**EXERCISE INSTRUCTIONS**
Reply with nothing except the number of lines that contain the word "from".

— Start INPUT RECORDS —

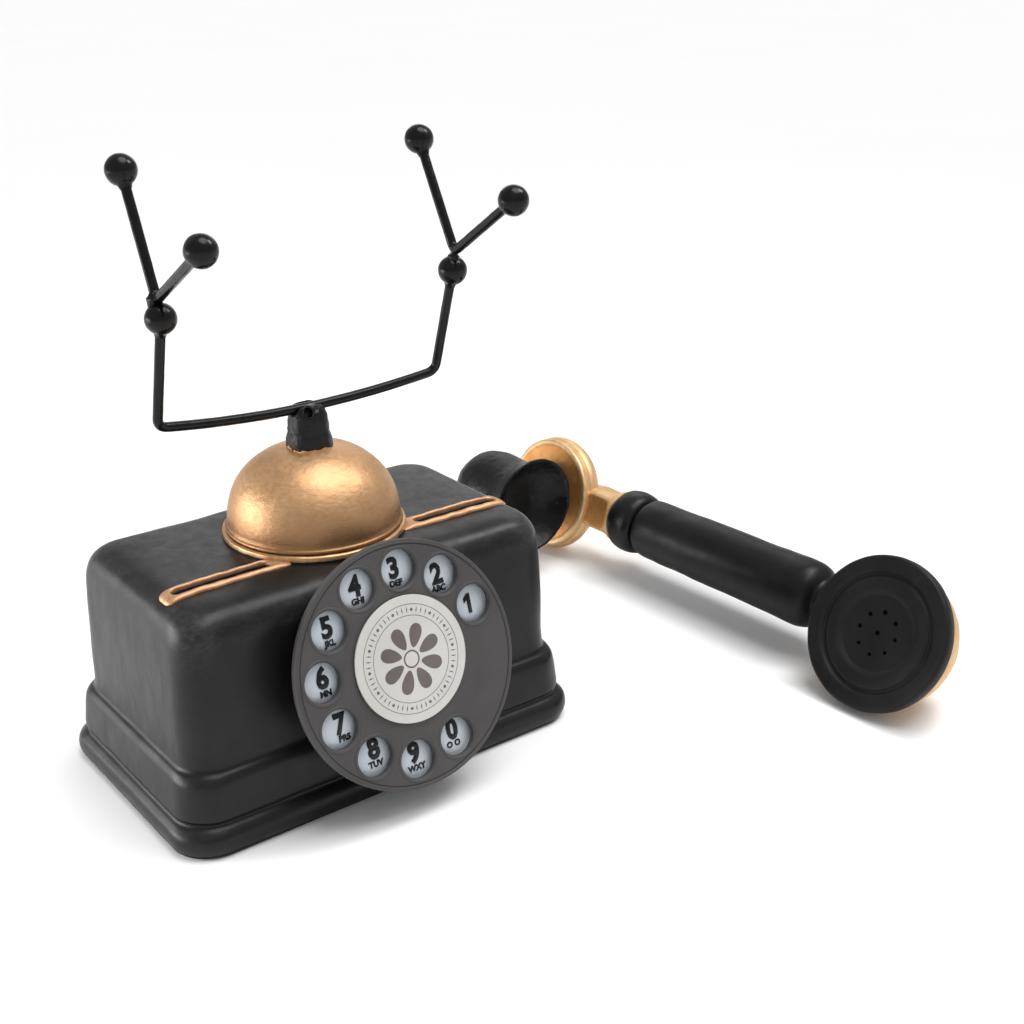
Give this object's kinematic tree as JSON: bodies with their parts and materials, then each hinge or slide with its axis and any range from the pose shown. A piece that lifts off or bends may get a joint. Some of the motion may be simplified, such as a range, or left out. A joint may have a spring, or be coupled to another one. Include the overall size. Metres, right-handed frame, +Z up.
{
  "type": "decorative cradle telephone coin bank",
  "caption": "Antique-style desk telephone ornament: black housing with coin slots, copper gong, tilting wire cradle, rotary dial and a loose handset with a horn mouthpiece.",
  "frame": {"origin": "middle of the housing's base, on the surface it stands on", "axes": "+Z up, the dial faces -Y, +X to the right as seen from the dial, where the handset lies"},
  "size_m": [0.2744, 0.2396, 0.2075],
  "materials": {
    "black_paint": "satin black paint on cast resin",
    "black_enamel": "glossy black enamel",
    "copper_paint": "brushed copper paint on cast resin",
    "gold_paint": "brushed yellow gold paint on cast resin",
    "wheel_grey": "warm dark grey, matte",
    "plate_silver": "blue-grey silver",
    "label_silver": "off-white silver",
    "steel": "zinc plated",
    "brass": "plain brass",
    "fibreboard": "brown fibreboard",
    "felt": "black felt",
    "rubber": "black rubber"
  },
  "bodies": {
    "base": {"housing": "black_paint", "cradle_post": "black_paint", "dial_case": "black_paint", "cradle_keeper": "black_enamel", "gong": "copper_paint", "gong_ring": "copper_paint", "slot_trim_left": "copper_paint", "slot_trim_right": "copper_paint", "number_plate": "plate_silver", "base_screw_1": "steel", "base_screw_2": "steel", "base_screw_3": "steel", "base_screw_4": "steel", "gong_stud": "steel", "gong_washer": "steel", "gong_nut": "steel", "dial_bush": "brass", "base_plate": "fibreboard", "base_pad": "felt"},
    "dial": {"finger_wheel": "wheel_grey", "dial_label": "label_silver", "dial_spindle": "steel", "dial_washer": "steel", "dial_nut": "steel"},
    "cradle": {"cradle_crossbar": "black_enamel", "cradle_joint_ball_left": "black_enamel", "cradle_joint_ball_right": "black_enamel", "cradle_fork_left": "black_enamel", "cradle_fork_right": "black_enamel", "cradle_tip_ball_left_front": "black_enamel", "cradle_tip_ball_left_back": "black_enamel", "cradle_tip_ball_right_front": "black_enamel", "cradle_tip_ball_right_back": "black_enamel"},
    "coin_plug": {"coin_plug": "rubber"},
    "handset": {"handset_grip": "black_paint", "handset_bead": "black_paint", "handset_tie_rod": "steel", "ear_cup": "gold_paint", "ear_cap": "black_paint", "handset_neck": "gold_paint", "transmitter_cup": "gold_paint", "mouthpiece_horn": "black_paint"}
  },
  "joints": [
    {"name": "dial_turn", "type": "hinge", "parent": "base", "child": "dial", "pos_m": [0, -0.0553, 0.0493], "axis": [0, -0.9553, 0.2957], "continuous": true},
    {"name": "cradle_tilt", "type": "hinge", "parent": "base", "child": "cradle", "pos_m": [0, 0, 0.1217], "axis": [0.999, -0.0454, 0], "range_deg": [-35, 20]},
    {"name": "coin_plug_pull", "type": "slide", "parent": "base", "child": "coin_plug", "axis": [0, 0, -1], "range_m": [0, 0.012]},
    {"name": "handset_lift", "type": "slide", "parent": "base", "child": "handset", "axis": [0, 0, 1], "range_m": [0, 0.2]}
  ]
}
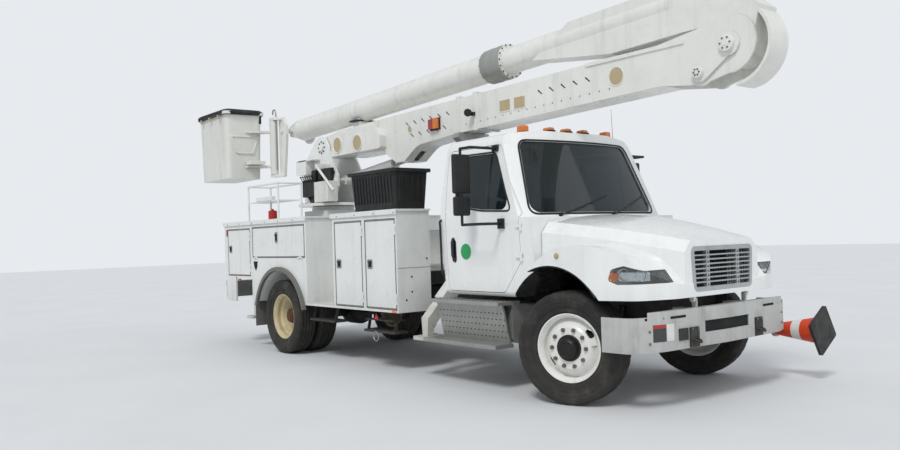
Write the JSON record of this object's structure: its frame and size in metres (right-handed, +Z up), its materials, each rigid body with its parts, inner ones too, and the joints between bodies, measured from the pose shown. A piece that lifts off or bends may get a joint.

— End INPUT RECORDS —

**ANSWER FOR THE TASK**
3